- _Data extract_:
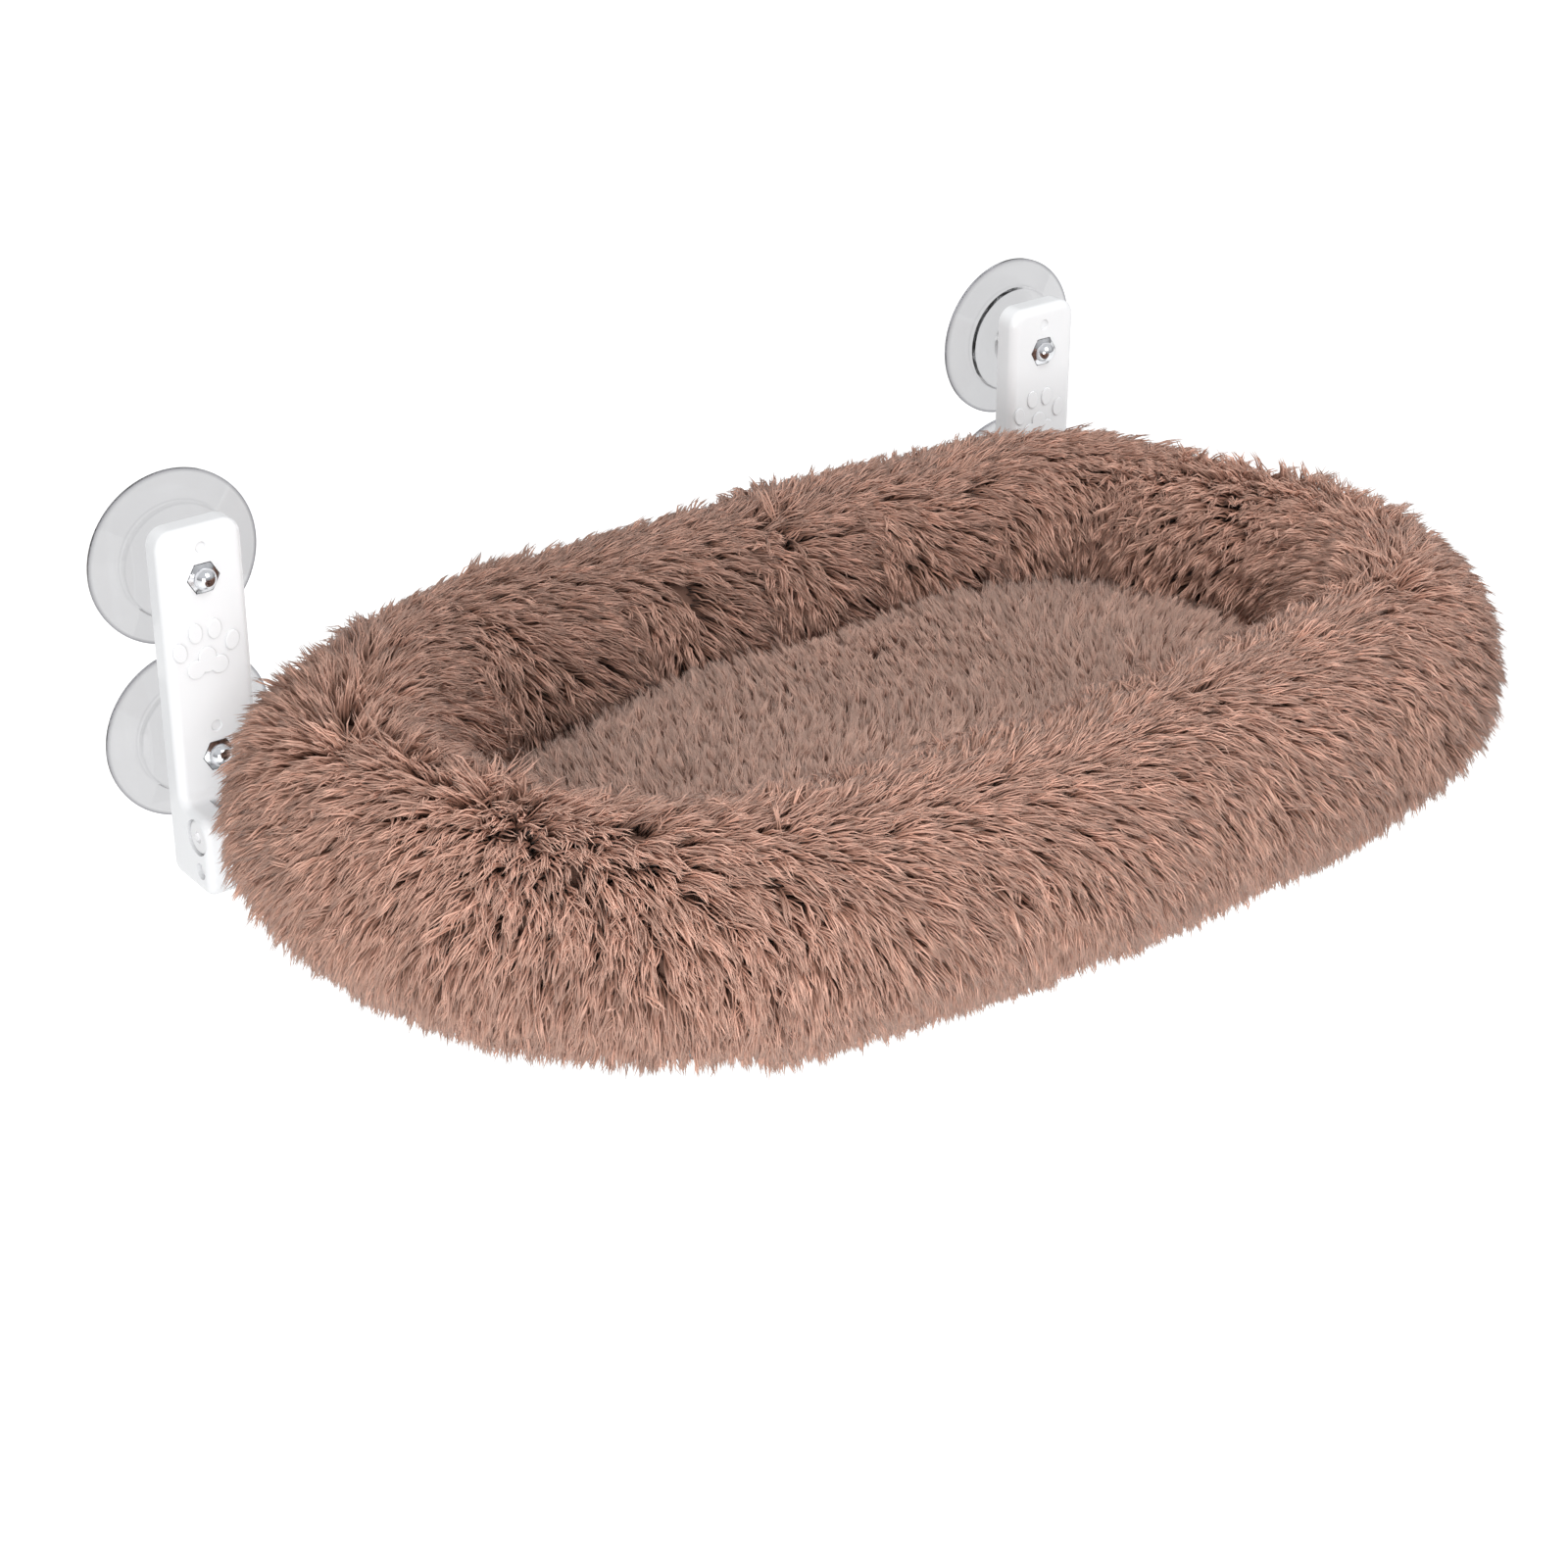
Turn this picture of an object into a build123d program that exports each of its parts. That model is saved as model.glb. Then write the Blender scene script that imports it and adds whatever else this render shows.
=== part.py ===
from build123d import *
from math import atan2, degrees, hypot, radians, sqrt, tan
import os

# Window mounted cat perch, in millimetres.
# Origin: on the glass, midway between the four suction cups.
# +X runs along the window, +Y goes into the glass and +Z is up.

os.makedirs("parts", exist_ok=True)

# Driving sizes of the suction cups
cup_radius = 40.0
cup_height = 17.5
cup_spacing_x = 468.0
cup_spacing_z = 84.0
cup_lip_width = 3.5
cup_lip_thickness = 1.3
cup_dish_depth = 2.6
cup_dish_middle_share = 0.75
cup_web_thickness = 3.2
cup_step_radius = 27.0
cup_step_height = 1.6
cup_hub_radius = 12.0
cup_hub_foot_radius = 15.0

# Driving sizes of the cup studs and the cap nuts
stud_radius = 4.0
stud_flange_radius = 9.0
stud_flange_thickness = 2.0
stud_flange_cover = 2.5
stud_tip_chamfer = 0.8
mould_gap = 0.05
nut_across_flats = 13.0
nut_hex_height = 5.5
nut_dome_radius = 5.2
nut_corner_chamfer = 0.7
nut_top_slope = 25
nut_thread_gap = 0.05
nut_bore_in_dome = 2.2
stud_in_dome = 1.4

# Driving sizes of the brackets
bracket_width = 40.0
bracket_depth = 11.5
bracket_above_cup = 23.5
bracket_wall = 3.0
bracket_corner_radius = 8.0
bracket_edge_radius = 4.0
stud_hole_gap = 0.3
stud_boss_radius = 10.5
nut_pocket_depth = 4.7
nut_pocket_gap = 0.3
dimple_radius = 2.2
dimple_depth = 0.9
dimple_above_nut = 14.0
rib_thickness = 2.4
paw_width = 24.0
paw_relief = 0.8
paw_edge_radius = 0.45
paw_below_nut = 39.0
paw_off_centre = 1.7
toe_width_share = 0.135
toe_height_share = 0.19
lobe_radius_share = 0.175
toe_place_shares = ((-0.52, 0.31, 14), (-0.19, 0.61, 5), (0.19, 0.61, -5), (0.52, 0.31, -14))
lobe_place_shares = ((0, 0.12), (0, -0.02), (-0.23, -0.09), (0.23, -0.09))

# Driving sizes of the hinge at the foot of each bracket
pivot_ahead_of_face = 11.5
ear_ahead_of_pivot = 10.0
ear_above_pivot = 11.0
ear_below_pivot = 27.0
ear_front_radius = 6.0
ear_neck_radius = 5.0
ear_heel_cut = 5.0
slot_side_gap = 0.4
slot_rear_gap = 0.5
slot_floor_gap = 0.15
pivot_bolt_radius = 3.0
pivot_running_gap = 0.05
pivot_head_radius = 8.0
pivot_head_height = 3.2
pivot_nut_across_flats = 10.0
pivot_nut_height = 4.0
cheek_bolt_radius = 2.0
cheek_head_radius = 3.5
cheek_head_height = 2.2
cheek_nut_across_flats = 7.0
cheek_nut_height = 3.0
cheek_bolt_ahead = 1.5
cheek_bolt_drop = 16.0
head_recess_gap = 0.4
head_recess_depth = 4.0
hex_recess_depth = 5.0
hex_key_radius = 3.0
hex_key_share = 0.55

# Driving sizes of the folding steel frame
tube_radius = 6.5
tube_wall = 1.2
frame_front_reach = 325.0
frame_corner_radius = 140.0
arm_end_width = 15.6
arm_end_half_height = 7.8
arm_end_past_ear = 6.0
spigot_length = 28.0
spigot_gap = 0.1
seat_gap = 0.2
crossbar_radius = 5.0
crossbar_wall = 1.0
crossbar_reach = 95.0
weld_gap = 0.05

# Driving sizes of the bed
bed_glass_gap = 33.0
ring_half_length = 238.0
ring_half_width = 128.0
ring_radius = 50.0
ring_height = -15.5
fabric_thickness = 2.8
fill_gap = 0.3
soft_gap = 0.3
bed_long_side_share = 3.5
bed_short_side_share = 2.2
bed_corner_share = 0.84
cushion_side_gap = 0.5
cushion_crown = 52.5
cushion_level_shares = ((0, 0.14), (0.07, 0.03), (0.25, 0), (0.66, 0), (0.82, 0.09), (0.93, 0.31), (1, 0.72))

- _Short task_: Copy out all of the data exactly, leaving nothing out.

- _Full answer_:
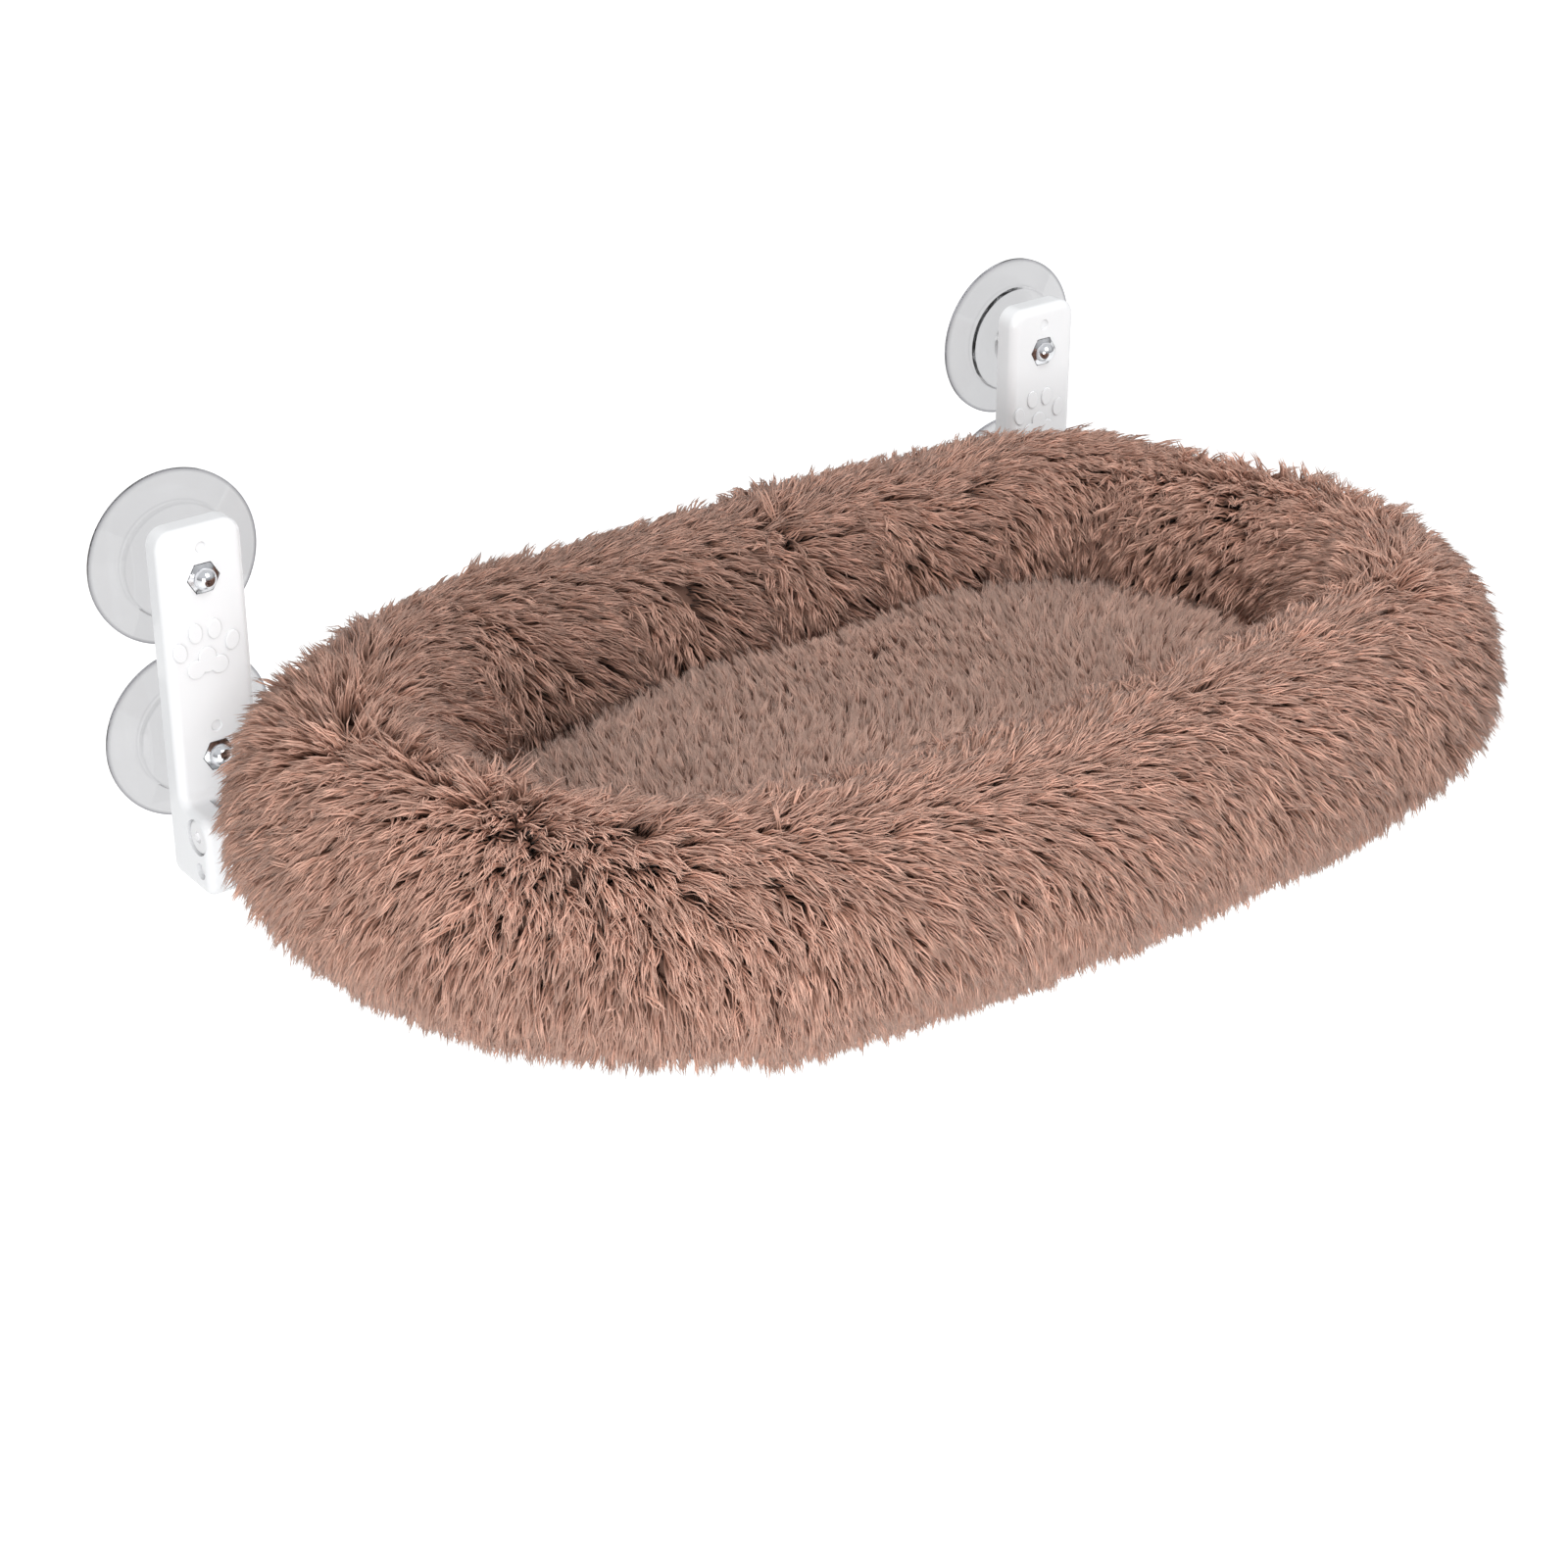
Turn this picture of an object into a build123d program that exports each of its parts. That model is saved as model.glb. Then write the Blender scene script that imports it and adds whatever else this render shows.
=== part.py ===
from build123d import *
from math import atan2, degrees, hypot, radians, sqrt, tan
import os

# Window mounted cat perch, in millimetres.
# Origin: on the glass, midway between the four suction cups.
# +X runs along the window, +Y goes into the glass and +Z is up.

os.makedirs("parts", exist_ok=True)

# Driving sizes of the suction cups
cup_radius = 40.0
cup_height = 17.5
cup_spacing_x = 468.0
cup_spacing_z = 84.0
cup_lip_width = 3.5
cup_lip_thickness = 1.3
cup_dish_depth = 2.6
cup_dish_middle_share = 0.75
cup_web_thickness = 3.2
cup_step_radius = 27.0
cup_step_height = 1.6
cup_hub_radius = 12.0
cup_hub_foot_radius = 15.0

# Driving sizes of the cup studs and the cap nuts
stud_radius = 4.0
stud_flange_radius = 9.0
stud_flange_thickness = 2.0
stud_flange_cover = 2.5
stud_tip_chamfer = 0.8
mould_gap = 0.05
nut_across_flats = 13.0
nut_hex_height = 5.5
nut_dome_radius = 5.2
nut_corner_chamfer = 0.7
nut_top_slope = 25
nut_thread_gap = 0.05
nut_bore_in_dome = 2.2
stud_in_dome = 1.4

# Driving sizes of the brackets
bracket_width = 40.0
bracket_depth = 11.5
bracket_above_cup = 23.5
bracket_wall = 3.0
bracket_corner_radius = 8.0
bracket_edge_radius = 4.0
stud_hole_gap = 0.3
stud_boss_radius = 10.5
nut_pocket_depth = 4.7
nut_pocket_gap = 0.3
dimple_radius = 2.2
dimple_depth = 0.9
dimple_above_nut = 14.0
rib_thickness = 2.4
paw_width = 24.0
paw_relief = 0.8
paw_edge_radius = 0.45
paw_below_nut = 39.0
paw_off_centre = 1.7
toe_width_share = 0.135
toe_height_share = 0.19
lobe_radius_share = 0.175
toe_place_shares = ((-0.52, 0.31, 14), (-0.19, 0.61, 5), (0.19, 0.61, -5), (0.52, 0.31, -14))
lobe_place_shares = ((0, 0.12), (0, -0.02), (-0.23, -0.09), (0.23, -0.09))

# Driving sizes of the hinge at the foot of each bracket
pivot_ahead_of_face = 11.5
ear_ahead_of_pivot = 10.0
ear_above_pivot = 11.0
ear_below_pivot = 27.0
ear_front_radius = 6.0
ear_neck_radius = 5.0
ear_heel_cut = 5.0
slot_side_gap = 0.4
slot_rear_gap = 0.5
slot_floor_gap = 0.15
pivot_bolt_radius = 3.0
pivot_running_gap = 0.05
pivot_head_radius = 8.0
pivot_head_height = 3.2
pivot_nut_across_flats = 10.0
pivot_nut_height = 4.0
cheek_bolt_radius = 2.0
cheek_head_radius = 3.5
cheek_head_height = 2.2
cheek_nut_across_flats = 7.0
cheek_nut_height = 3.0
cheek_bolt_ahead = 1.5
cheek_bolt_drop = 16.0
head_recess_gap = 0.4
head_recess_depth = 4.0
hex_recess_depth = 5.0
hex_key_radius = 3.0
hex_key_share = 0.55

# Driving sizes of the folding steel frame
tube_radius = 6.5
tube_wall = 1.2
frame_front_reach = 325.0
frame_corner_radius = 140.0
arm_end_width = 15.6
arm_end_half_height = 7.8
arm_end_past_ear = 6.0
spigot_length = 28.0
spigot_gap = 0.1
seat_gap = 0.2
crossbar_radius = 5.0
crossbar_wall = 1.0
crossbar_reach = 95.0
weld_gap = 0.05

# Driving sizes of the bed
bed_glass_gap = 33.0
ring_half_length = 238.0
ring_half_width = 128.0
ring_radius = 50.0
ring_height = -15.5
fabric_thickness = 2.8
fill_gap = 0.3
soft_gap = 0.3
bed_long_side_share = 3.5
bed_short_side_share = 2.2
bed_corner_share = 0.84
cushion_side_gap = 0.5
cushion_crown = 52.5
cushion_level_shares = ((0, 0.14), (0.07, 0.03), (0.25, 0), (0.66, 0), (0.82, 0.09), (0.93, 0.31), (1, 0.72))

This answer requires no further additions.